For our exercise, the profit function is constructed by subtracting the cost function \(C(x)\) from the revenue function \(R(x)\). Given the revenue \(R(x) = 1000x - x^2\) and the cost described by \(C(x) = 3000 + 20x\), the resulting profit equation is:
  • \(P(x) = R(x) - C(x) = 1000x - x^2 - (3000 + 20x) \)
  • \(P(x) = -x^2 + 980x - 3000 \)
This quadratic equation signifies that profit depends on both sales volume and production costs.
Quadratic Equations
Quadratic Equations are powerful tools in various business applications, including profit maximization. In essence, a quadratic equation is a polynomial equation of degree two and is typically represented in the form: \(ax^2 + bx + c = 0\).
In the exercise, the profit function \(P(x) = -x^2 + 980x - 3000\) is a quadratic equation.
  • The variable \(x\) represents the number of units produced and sold.
  • The quadratic nature implies a parabolic graph, with parts indicating increase, peak, and decrease in profits.
Thus, solving a quadratic equation in this context helps determine the optimal number of sales for maximum profit.
Vertex Formula
The Vertex Formula is instrumental in locating the maximum or minimum point of a parabola. In the context of quadratic equations representing profit, finding this point helps determine the level of production that yields the highest profit.
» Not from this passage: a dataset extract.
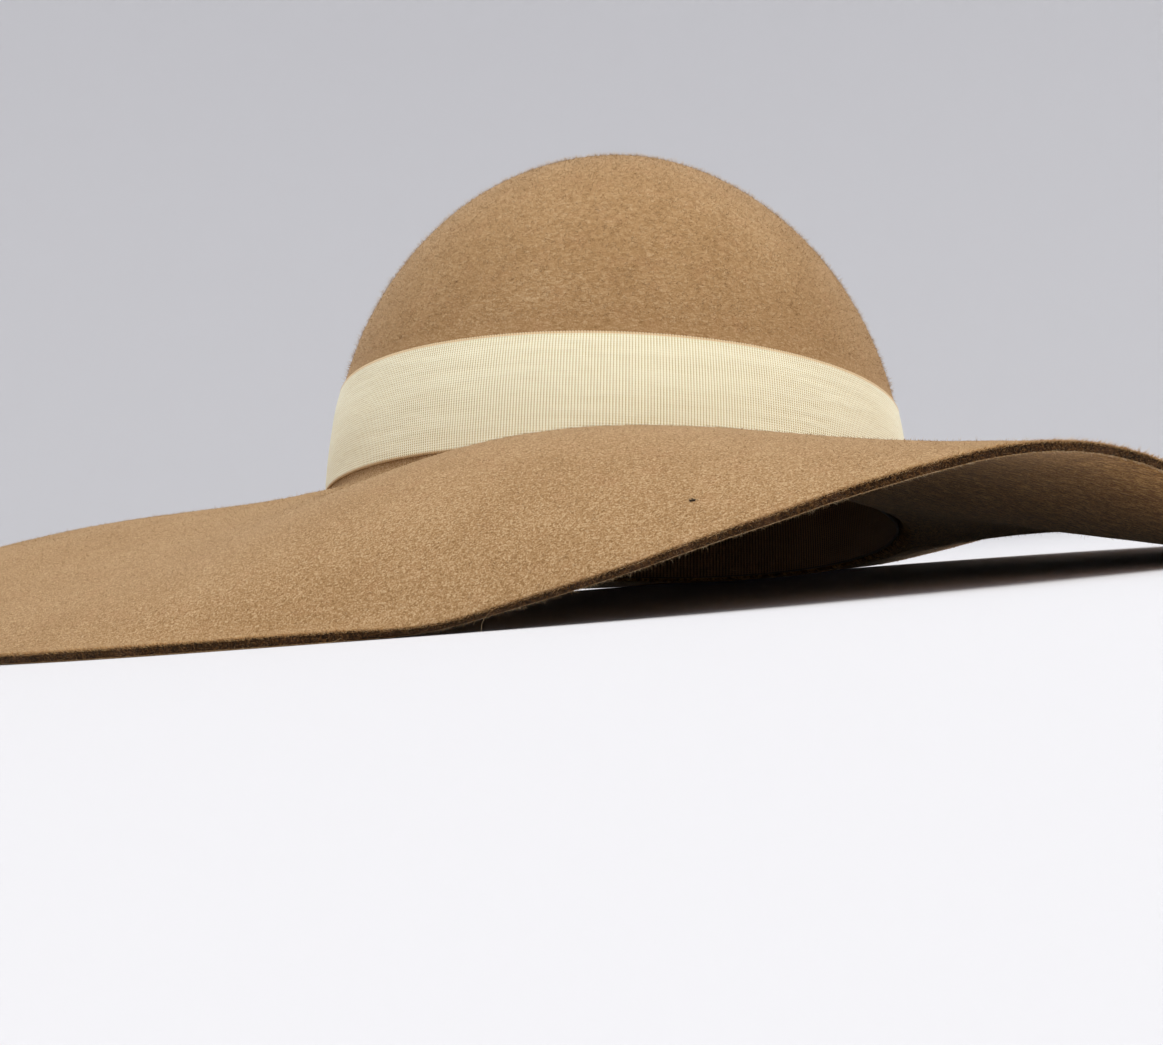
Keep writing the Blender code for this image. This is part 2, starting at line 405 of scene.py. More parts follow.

The formula used to find the vertex \(x\)-coordinate is: \(x = -\frac{b}{2a}\). For the profit function \(P(x) = -x^2 + 980x - 3000\), here:
  • \(a = -1\)
  • \(b = 980\)
Substituting these values gives \(x = \frac{980}{2} = 490\). This calculation identifies that 490 units maximize profit, taking into account production limits and costs.
Production Cost Analysis
Production Cost Analysis is essential in understanding the relationship between manufacturing expenses and revenue generation. It's about evaluating how much money a company spends to produce its products. This analysis encompasses both fixed and variable costs, often represented in a cost function.
In our exercise, the cost function is \(C(x) = 3000 + 20x\). Here,
  • 3000 is the fixed cost - expenses that remain constant regardless of production level.
  • 20x represents variable cost - costs that change with the number of units produced.
Analyzing these costs helps businesses set competitive prices and forecast profits, ensuring efficient resource allocation and strategic decision-making.